begin Source data

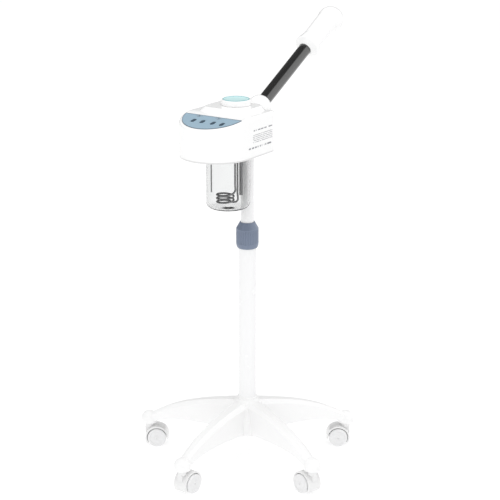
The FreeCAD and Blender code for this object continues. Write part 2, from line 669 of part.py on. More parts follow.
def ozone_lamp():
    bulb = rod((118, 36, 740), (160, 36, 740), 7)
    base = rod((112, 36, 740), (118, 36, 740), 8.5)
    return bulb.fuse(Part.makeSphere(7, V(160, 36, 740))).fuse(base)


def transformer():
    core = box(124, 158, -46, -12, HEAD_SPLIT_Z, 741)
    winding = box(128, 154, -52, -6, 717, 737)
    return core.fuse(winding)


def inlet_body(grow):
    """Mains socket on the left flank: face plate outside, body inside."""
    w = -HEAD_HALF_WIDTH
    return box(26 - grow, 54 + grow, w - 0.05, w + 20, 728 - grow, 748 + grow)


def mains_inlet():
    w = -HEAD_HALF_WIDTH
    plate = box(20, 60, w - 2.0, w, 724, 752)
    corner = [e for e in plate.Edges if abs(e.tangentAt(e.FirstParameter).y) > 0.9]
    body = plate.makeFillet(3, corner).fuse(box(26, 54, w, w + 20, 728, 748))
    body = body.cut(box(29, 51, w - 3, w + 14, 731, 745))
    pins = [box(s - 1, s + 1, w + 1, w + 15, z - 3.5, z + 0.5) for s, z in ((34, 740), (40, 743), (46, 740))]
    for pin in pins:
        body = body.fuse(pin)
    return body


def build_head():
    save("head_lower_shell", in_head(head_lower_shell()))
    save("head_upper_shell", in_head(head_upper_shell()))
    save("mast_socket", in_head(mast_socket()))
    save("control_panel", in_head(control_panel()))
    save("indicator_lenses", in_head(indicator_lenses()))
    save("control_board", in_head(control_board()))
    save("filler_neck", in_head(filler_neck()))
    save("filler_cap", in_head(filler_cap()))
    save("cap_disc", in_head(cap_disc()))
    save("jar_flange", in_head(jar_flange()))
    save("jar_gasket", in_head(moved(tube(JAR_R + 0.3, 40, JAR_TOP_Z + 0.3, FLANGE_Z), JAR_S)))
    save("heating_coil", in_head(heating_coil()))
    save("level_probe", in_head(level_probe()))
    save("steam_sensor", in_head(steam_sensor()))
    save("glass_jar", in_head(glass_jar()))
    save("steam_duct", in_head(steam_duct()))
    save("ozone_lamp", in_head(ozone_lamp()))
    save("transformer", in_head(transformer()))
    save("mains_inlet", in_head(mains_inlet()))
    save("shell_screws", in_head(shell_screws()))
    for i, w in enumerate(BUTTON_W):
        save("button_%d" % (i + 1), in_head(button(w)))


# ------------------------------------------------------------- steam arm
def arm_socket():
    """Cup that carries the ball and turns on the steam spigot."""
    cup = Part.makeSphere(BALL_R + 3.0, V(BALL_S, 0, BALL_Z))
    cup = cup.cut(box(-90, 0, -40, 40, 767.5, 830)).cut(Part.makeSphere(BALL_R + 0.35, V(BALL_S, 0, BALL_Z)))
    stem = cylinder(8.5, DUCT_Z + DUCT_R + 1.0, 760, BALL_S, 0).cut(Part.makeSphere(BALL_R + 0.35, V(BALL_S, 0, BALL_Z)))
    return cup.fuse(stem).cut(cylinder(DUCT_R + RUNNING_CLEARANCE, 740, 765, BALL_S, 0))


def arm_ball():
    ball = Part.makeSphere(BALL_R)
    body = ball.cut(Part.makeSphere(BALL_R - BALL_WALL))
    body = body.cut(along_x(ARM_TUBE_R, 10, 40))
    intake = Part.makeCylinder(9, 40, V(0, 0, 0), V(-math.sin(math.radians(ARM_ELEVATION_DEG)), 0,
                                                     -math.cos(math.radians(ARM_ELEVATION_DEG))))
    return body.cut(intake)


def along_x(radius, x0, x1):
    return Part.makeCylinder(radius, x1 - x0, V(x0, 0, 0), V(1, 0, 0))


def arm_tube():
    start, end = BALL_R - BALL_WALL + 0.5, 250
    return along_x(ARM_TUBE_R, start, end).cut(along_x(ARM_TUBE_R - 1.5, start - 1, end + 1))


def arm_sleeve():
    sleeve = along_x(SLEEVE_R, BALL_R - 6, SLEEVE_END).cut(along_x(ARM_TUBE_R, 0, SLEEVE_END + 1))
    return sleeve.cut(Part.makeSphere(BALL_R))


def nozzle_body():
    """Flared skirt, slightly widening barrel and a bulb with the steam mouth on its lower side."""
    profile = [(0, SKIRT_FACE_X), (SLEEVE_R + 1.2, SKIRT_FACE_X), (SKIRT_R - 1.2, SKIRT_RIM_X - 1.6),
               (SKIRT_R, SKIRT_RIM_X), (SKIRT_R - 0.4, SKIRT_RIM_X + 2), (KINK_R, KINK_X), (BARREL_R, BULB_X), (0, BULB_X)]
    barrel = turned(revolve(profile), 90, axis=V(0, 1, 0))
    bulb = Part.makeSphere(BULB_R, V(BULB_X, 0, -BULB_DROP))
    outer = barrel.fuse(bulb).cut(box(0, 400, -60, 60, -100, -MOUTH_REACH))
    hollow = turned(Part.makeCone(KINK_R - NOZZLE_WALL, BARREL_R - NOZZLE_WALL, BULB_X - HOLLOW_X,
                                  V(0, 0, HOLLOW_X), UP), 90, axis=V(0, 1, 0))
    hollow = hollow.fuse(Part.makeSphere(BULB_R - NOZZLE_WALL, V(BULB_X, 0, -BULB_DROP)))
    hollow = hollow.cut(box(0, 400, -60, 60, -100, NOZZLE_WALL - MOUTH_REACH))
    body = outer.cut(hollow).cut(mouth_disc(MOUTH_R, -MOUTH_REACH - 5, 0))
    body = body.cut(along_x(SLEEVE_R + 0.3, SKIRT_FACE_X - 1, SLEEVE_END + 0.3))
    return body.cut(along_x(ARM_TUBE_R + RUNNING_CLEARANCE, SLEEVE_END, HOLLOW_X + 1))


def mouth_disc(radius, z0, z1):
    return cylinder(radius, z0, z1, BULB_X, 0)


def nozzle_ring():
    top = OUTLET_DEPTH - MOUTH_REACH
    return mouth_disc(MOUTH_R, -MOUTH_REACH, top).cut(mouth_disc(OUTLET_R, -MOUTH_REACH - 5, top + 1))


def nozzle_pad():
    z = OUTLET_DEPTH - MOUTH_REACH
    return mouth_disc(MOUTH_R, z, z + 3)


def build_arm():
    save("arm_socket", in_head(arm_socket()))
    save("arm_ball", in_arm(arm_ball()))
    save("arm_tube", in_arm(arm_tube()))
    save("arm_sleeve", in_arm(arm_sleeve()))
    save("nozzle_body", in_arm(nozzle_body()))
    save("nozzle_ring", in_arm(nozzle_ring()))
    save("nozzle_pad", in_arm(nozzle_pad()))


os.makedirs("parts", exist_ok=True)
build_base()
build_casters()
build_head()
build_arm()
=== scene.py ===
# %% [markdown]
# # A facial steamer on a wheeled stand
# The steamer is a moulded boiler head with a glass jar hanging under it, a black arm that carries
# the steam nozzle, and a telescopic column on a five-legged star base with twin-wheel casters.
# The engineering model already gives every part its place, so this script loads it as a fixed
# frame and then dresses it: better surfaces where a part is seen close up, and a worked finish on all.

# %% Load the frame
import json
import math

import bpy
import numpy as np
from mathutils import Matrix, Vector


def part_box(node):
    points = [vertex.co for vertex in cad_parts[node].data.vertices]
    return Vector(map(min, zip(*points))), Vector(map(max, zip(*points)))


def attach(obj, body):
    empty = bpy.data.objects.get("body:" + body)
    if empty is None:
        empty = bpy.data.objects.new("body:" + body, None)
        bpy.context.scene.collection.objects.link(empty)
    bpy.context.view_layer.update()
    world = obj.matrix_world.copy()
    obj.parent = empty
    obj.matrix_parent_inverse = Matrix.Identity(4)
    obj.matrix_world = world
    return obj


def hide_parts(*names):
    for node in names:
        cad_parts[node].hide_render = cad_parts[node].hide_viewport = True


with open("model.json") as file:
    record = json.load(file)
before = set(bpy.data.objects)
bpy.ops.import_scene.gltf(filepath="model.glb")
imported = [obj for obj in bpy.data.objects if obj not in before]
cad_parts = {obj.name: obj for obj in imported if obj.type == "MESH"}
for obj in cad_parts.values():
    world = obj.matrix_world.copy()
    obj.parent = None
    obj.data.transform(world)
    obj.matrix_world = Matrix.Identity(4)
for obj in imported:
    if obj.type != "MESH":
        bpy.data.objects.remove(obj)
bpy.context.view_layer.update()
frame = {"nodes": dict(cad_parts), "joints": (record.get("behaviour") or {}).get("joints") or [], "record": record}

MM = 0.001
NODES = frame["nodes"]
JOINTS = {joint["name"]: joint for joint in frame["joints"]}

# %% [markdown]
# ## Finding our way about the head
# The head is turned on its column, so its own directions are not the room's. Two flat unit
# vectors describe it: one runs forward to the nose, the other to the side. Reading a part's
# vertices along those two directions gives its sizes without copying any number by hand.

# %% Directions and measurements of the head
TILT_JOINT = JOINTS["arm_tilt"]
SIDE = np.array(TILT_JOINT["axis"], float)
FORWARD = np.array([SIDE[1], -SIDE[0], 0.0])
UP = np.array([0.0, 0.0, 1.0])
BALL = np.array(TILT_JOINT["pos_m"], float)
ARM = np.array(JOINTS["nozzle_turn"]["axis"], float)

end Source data

Exercise description:
Extract all lines from the data in which "before" is found.

Response to this task:
before = set(bpy.data.objects)
imported = [obj for obj in bpy.data.objects if obj not in before]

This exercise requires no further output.